(Saved entries)
=-=-=

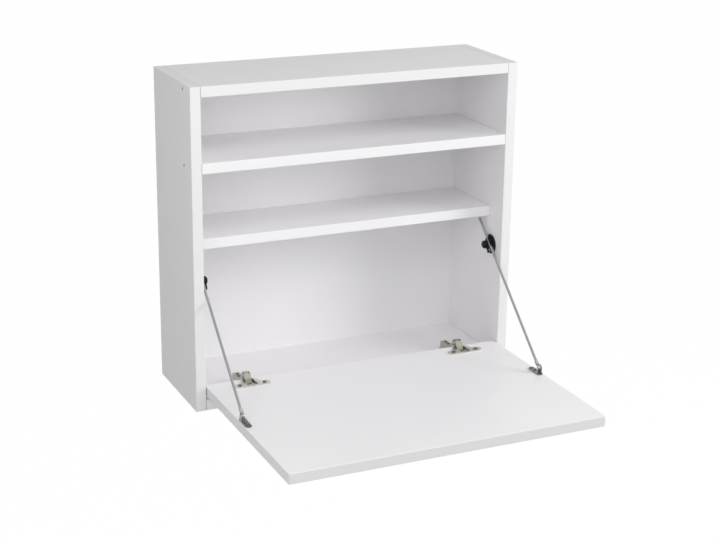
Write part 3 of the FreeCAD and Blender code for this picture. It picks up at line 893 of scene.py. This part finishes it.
def model_cable(side):
    start, end, along, radius = cables[side]
    length = (end - start).length
    bpy.ops.object.select_all(action="DESELECT")
    bpy.ops.mesh.primitive_cylinder_add(vertices=cable_sides, radius=radius, depth=length)
    cable = start_piece(side + "_sheathed_cable")
    choose(cable, "edges", lambda edge: abs(edge.verts[0].co.z - edge.verts[1].co.z) > length / 2)
    bpy.ops.mesh.subdivide(number_cuts=cable_rings)
    choose(cable, "edges", lambda edge: all(v.co.z > length / 2 - TINY for v in edge.verts))
    bpy.ops.mesh.bevel(offset=0.35 * radius, segments=3)
    end_piece(cable)
    cable.data.transform(Matrix.Translation((start + end) / 2) @ face_along(along))
    return cable


for side in SIDES:
    cable = model_cable(side)
    wear(cable, sheath_grey)
    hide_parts(side + "_stay_cable")
    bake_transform(cable)
print("cables", len(cable.data.vertices), "points each")

# %% [markdown]
# ## Ribbed grips
# The clamp's knob is turned by thumb and finger, so its side is ribbed. A ribbed ring is
# modelled round the plain knob: every second face of a cylinder is pushed out and all edges
# are softened, which gives even ribs from one extrude.

# %% Model a grip
grip_radius, grip_depth = 6.5 * MM, 4.6 * MM
grip_behind_tip = 1.6 * MM
rib_height, rib_softness = 0.55 * MM, 0.35 * MM
grip_faces = 36
grip_smooth_degrees = 35


def is_rib(face):
    """Whether a side face of the ring, numbered round it, has an even number."""
    if abs(face.normal.z) > 0.5:
        return False
    face_degrees = 360 / grip_faces
    turn = math.degrees(math.atan2(face.normal.y, face.normal.x)) % 360
    return round(turn / face_degrees - 0.5) % 2 == 0


def model_grip(side):
    inward = towards_middle(side)
    low, high, _ = box_and_middle(side + "_clamp_knob")
    tip_x, _ = inner_and_outer(side, low, high)
    _, _, clamp_middle = box_and_middle(side + "_stay_clamp")
    middle_x = tip_x - inward * (grip_behind_tip + grip_depth / 2)
    bpy.ops.object.select_all(action="DESELECT")
    bpy.ops.mesh.primitive_cylinder_add(
        vertices=grip_faces, radius=grip_radius, depth=grip_depth,
        location=(middle_x, clamp_middle.y, clamp_middle.z), rotation=(0, inward * math.pi / 2, 0),
    )
    grip = start_piece(side + "_knob_grip")
    choose(grip, "faces", is_rib)
    bpy.ops.mesh.extrude_faces_move(TRANSFORM_OT_shrink_fatten={"value": rib_height})
    choose(grip, "edges", lambda edge: all(v.co.z > grip_depth / 2 - TINY for v in edge.verts))
    bpy.ops.mesh.bevel(offset=rib_softness, segments=2)
    end_piece(grip, grip_smooth_degrees)
    fasten(grip, knob_black, side + "_knob")
    return grip


grips = [model_grip(side) for side in SIDES]
print("grip", len(grips[0].data.polygons), "faces")

# %% [markdown]
# ## Rivet heads
# The cable's eye turns on a rivet, and the hinge's link on a pin whose ends are peened over.
# Each shows as a shallow dome: a cylinder whose rim gets a wide rounded bevel.

# %% Model a rivet head
RIVET_HEIGHT = 0.5
rivet_radius, pin_head_radius = 3.2 * MM, 2.2 * MM


def dome_on(side, name, place, way, radius, material, body):
    dome = copy_to(rivet_head, f"{side}_{name}", place, (way, 0, 0), radius)
    fasten(dome, material, body)
    return dome


rivet_head = model_head("rivet_head_master", RIVET_HEIGHT, rim=0.45, steps=5)
domes = []
for side in SIDES:
    low, high, middle = box_and_middle(side + "_cable_rivet")
    face_x, _ = inner_and_outer(side, low, high)
    place = (face_x, middle.y, middle.z)
    domes.append(dome_on(side, "stay_rivet_head", place, towards_middle(side), rivet_radius,
                         zinc, "flap"))
    low, high, middle = box_and_middle(side + "_hinge_pin")
    for end, face_x, way in (("a", low.x, -1), ("b", high.x, 1)):
        place = (face_x, middle.y, middle.z)
        domes.append(dome_on(side, f"hinge_pin_head_{end}", place, way, pin_head_radius,
                             polished_pin, side + "_link"))
for master in (screw_head, nail_head, rivet_head):
    bpy.data.objects.remove(master, do_unlink=True)
print(len(domes), "rivet and pin heads")

# %% [markdown]
# ## Sizes
# The dressed desk has to stay inside the space its solids fill, so the last cell measures its
# box and prints how much it has grown beyond the solids' box.

# %% Sizes
seen_low, seen_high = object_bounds()
growth = (seen_high - seen_low) - (cad_high - cad_low)
print("grown by", [round(change / MM, 2) for change in growth], "mm")
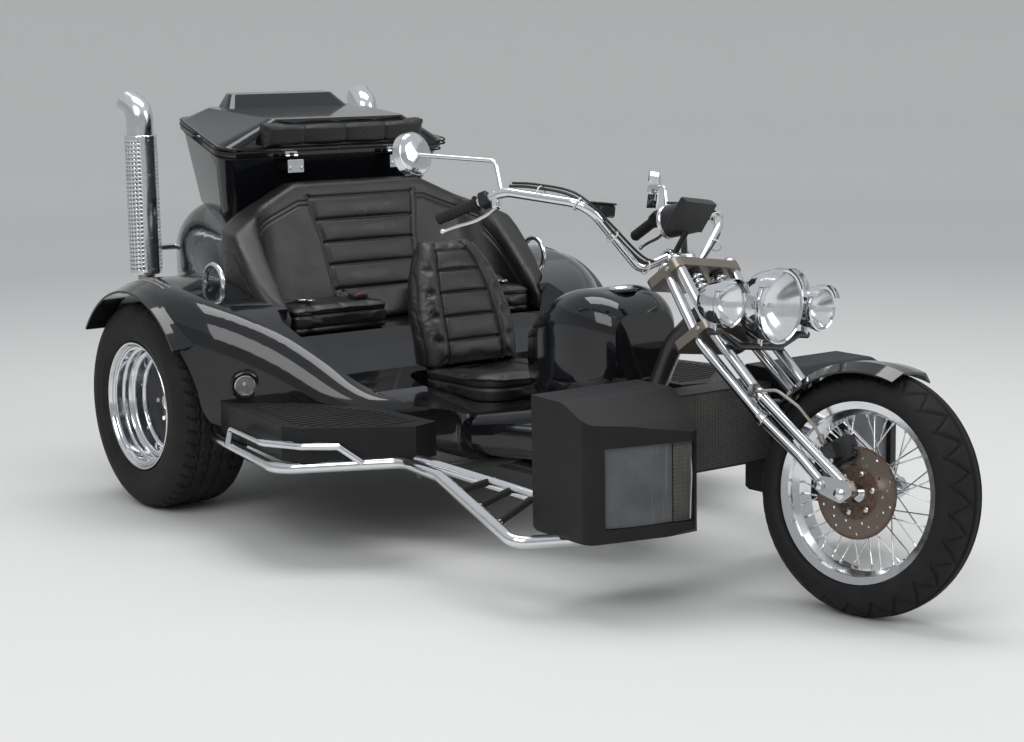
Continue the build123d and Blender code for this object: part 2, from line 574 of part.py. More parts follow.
box_room = loft([
    trunk_outline(-TRUNK_HEIGHT - SEAT_GAP, 62 - SEAT_GAP, TRUNK_DEPTH - 110 + 2 * SEAT_GAP, 385 + SEAT_GAP,
                  300 + SEAT_GAP, 50),
    trunk_outline(-8, 8 - SEAT_GAP, TRUNK_DEPTH + 2 * SEAT_GAP, TRUNK_FRONT_HALF + SEAT_GAP,
                  TRUNK_REAR_HALF + SEAT_GAP, 60)])

LID_RIM = 30
LID_FRONT_HEIGHT = 124
LID_REAR_HEIGHT = 78
LID_TOP_DEPTH = 420
top_slope = degrees(atan2(LID_FRONT_HEIGHT - LID_REAR_HEIGHT, LID_TOP_DEPTH))


def lid_outline(front, depth, front_half, rear_half, corner, below=0):
    """Tapered outline of the lid's top, which falls less than the rim does."""
    points = [(front, -front_half), (front + depth, -rear_half), (front + depth, rear_half), (front, front_half)]
    face = fillet(make_face(Polyline(*points, close=True)).vertices(), corner)
    return trunk_plane * Pos(0, 0, LID_FRONT_HEIGHT - below) * Rot(0, top_slope, 0) * face


rim_flange = extrude(trunk_outline(0, -4, TRUNK_DEPTH + 24, TRUNK_FRONT_HALF + 12, TRUNK_REAR_HALF + 12, 66), LID_RIM)
lid_top = loft([
    trunk_outline(LID_RIM, 2, TRUNK_DEPTH + 10, TRUNK_FRONT_HALF + 2, TRUNK_REAR_HALF + 2, 60),
    lid_outline(8, LID_TOP_DEPTH, 265, 300, 40)])
lid_hollow = loft([
    trunk_outline(-1, 16, TRUNK_DEPTH - 18, TRUNK_FRONT_HALF - 12, TRUNK_REAR_HALF - 12, 50),
    lid_outline(22, LID_TOP_DEPTH - 30, 248, 283, 30, TRUNK_WALL + 8)])
lid_lip = loft([
    lid_outline(330, 120, 260, 240, 30, 8),
    lid_outline(400, 64, 215, 195, 20, -44)])
trunk_lid = rim_flange + lid_top + lid_lip - lid_hollow

# Hinges at the lid's front edge: a pin knuckle on the box, leaves on the lid
HINGE_Y = 205
HINGE_WIDTH = 46
KNUCKLE_R = 9
hinge_axis_x = HINGE_X + 20
knuckle = rod((hinge_axis_x, HINGE_Y - HINGE_WIDTH / 6, HINGE_Z), (hinge_axis_x, HINGE_Y + HINGE_WIDTH / 6, HINGE_Z),
              KNUCKLE_R)
pin = rod((hinge_axis_x, HINGE_Y - HINGE_WIDTH / 2, HINGE_Z), (hinge_axis_x, HINGE_Y + HINGE_WIDTH / 2, HINGE_Z),
          HINGE_PIN_R)
pin_bore = rod((hinge_axis_x, HINGE_Y - HINGE_WIDTH, HINGE_Z), (hinge_axis_x, HINGE_Y + HINGE_WIDTH, HINGE_Z),
               HINGE_PIN_R + 0.05)
leaf_reach = 60
box_leaf = Pos(hinge_axis_x - leaf_reach / 2, HINGE_Y, HINGE_Z - 34) * Box(leaf_reach, HINGE_WIDTH, 30)
box_leaf += Pos(hinge_axis_x - 5, HINGE_Y, HINGE_Z - 14) * Box(14, HINGE_WIDTH / 3, 24)
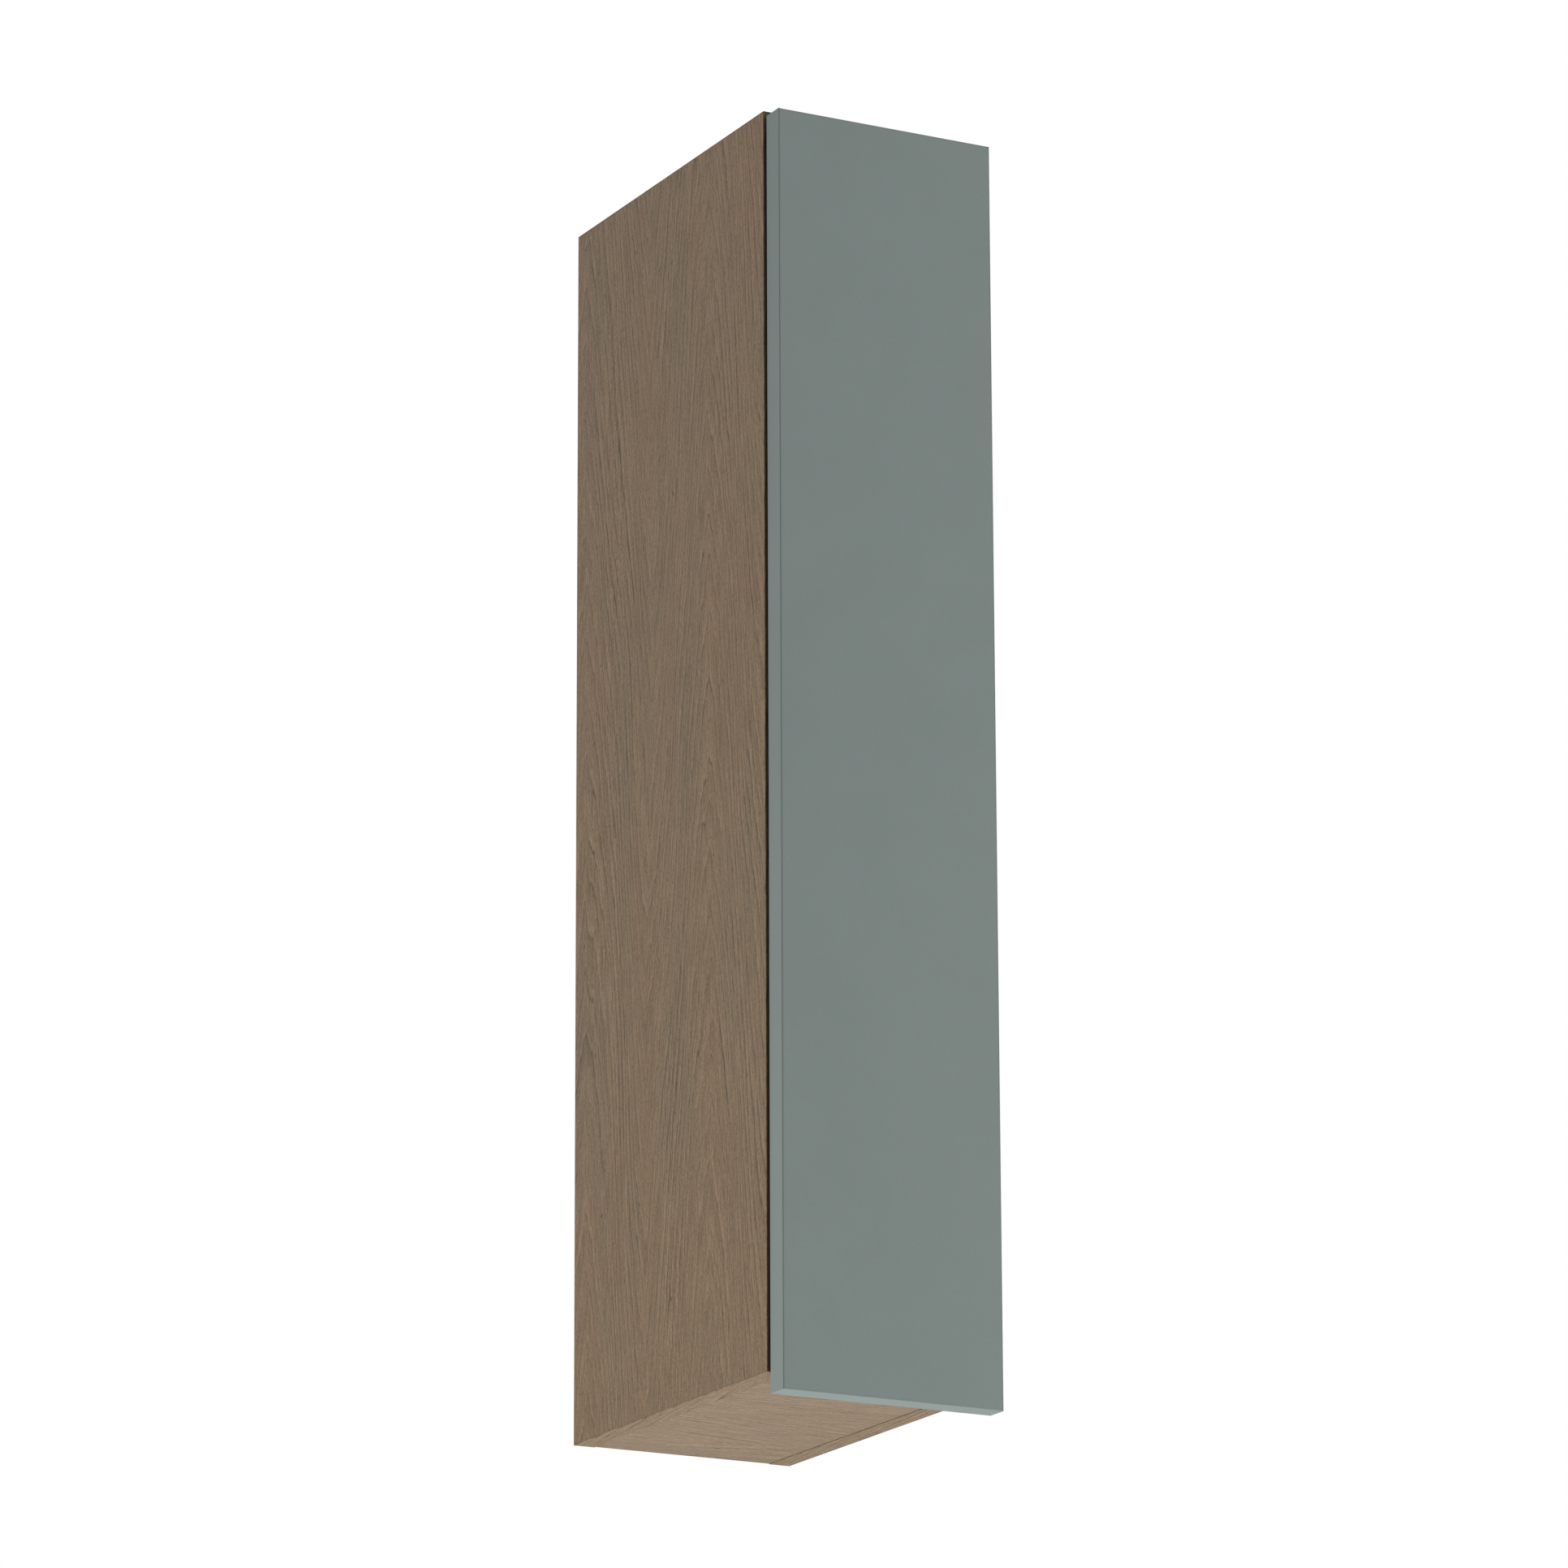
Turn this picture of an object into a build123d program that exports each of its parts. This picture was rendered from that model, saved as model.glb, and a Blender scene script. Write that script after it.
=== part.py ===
from build123d import *
import math
import os

# Narrow handleless wall cabinet with one door, hung on the right.
# Millimetres. +Z is up, +Y points at the wall, +X is to the right for someone facing the door.
# The origin lies on the wall plane, on the centre line, at the underside of the bottom panel.

# Carcass
carcass_width = 200.0
carcass_height = 1050.0
carcass_depth = 340.0
panel_thickness = 19.0
bottom_recess = 0.5
edge_band = 1.0
back_thickness = 8.0
back_void = 17.0
groove_depth = 7.0
groove_play = 0.1
back_play = 0.5

# Door
door_thickness = 22.0
door_gap = 2.0
door_side_inset = 1.5
door_top_drop = 5.0
door_grip_overhang = 18.0
door_edge_radius = 0.8
largest_edge_radius = 0.9 * edge_band
bumper_diameter = 8.0
bumper_rounding = 1.0
bumper_from_edge = 9.0
bumper_from_end = 60.0
seat_clearance = 0.3

# Screws: their clearance holes, and the cross recess as shares of the head's diameter
screw_hole_play = 0.1
cross_reach = 0.6
cross_width = 0.14

# Dowels in the four corners
dowel_diameter = 8.0
dowel_length = 30.0
dowel_in_side = 12.0
dowel_play = 0.05
dowel_chamfer = 0.8
dowel_front_margin = 45.0
dowel_rear_margin = 55.0
dowels_per_corner = 3

# Shelves and their pins
shelf_count = 3
shelf_thickness = 19.0
shelf_side_play = 0.5
shelf_front_setback = 22.0
shelf_rear_gap = 2.0
system_pitch = 32.0
system_hole = 5.0
system_hole_depth = 12.0
system_front_line = 37.0
system_rear_line = 62.0
holes_per_group = 5
shelf_pin_play = 0.05
shelf_pin_reach = 10.0
shelf_pin_head = 8.0
shelf_pin_lip = 8.0

# Concealed hinges: the plan of one hinge is set from the side panel's inner face and front edge
hinge_from_end = 96.0
middle_hinge_above_centre = 96.0
cup_diameter = 35.0
cup_depth = 12.0
cup_wall = 1.2
cup_floor = 1.0
cup_past_panel_face = 3.0
ear_thickness = 1.2
ear_width = 13.0
ear_length = 58.0
ear_corner_radius = 4.3
ear_screw_spacing = 45.0
ear_screw_offset = 9.5
cup_screw_diameter = 3.5
cup_screw_length = 13.0
cup_screw_head = 7.0
cup_screw_head_height = 2.0
arm_pin_inboard = 11.0
arm_pin_behind_front = 13.5
cup_pin_outboard = 8.4
cup_pin_in_front = 5.3
link_thickness = 3.2
link_knee_outboard = 1.5
link_knee_depth = 8.4
link_toe_outboard = 4.0
link_eye = 5.2
link_rear_eye = 6.0
pin_diameter = 2.6
pin_running_clearance = 0.05
pin_in_cup_wall = 0.2
link_side_play = 0.8
arm_wall = 1.2
arm_outer_height = 17.0
arm_nose = 4.5
arm_length = 48.0
arm_cheek_depth = 12.0
arm_web_setback = 4.0
plate_thickness = 2.5
plate_block_height = 9.0
plate_block_side_play = 0.2
plate_block_length = 34.0
plate_wing_width = 12.0
plate_screw_spacing = 32.0
plate_wing_margin = 8.0
plate_screw_diameter = 5.0
plate_screw_length = 13.0
plate_screw_head = 9.0
plate_screw_head_height = 1.8
arm_screw_diameter = 5.0
arm_screw_head = 8.0
arm_screw_head_height = 1.5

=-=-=

> Your instructions
Exactly the lines above from the one with "Turn this picture" to the one with "# The origin", both included, are to be quoted; leave the rest out.

> Correct response
Turn this picture of an object into a build123d program that exports each of its parts. This picture was rendered from that model, saved as model.glb, and a Blender scene script. Write that script after it.
=== part.py ===
from build123d import *
import math
import os

# Narrow handleless wall cabinet with one door, hung on the right.
# Millimetres. +Z is up, +Y points at the wall, +X is to the right for someone facing the door.
# The origin lies on the wall plane, on the centre line, at the underside of the bottom panel.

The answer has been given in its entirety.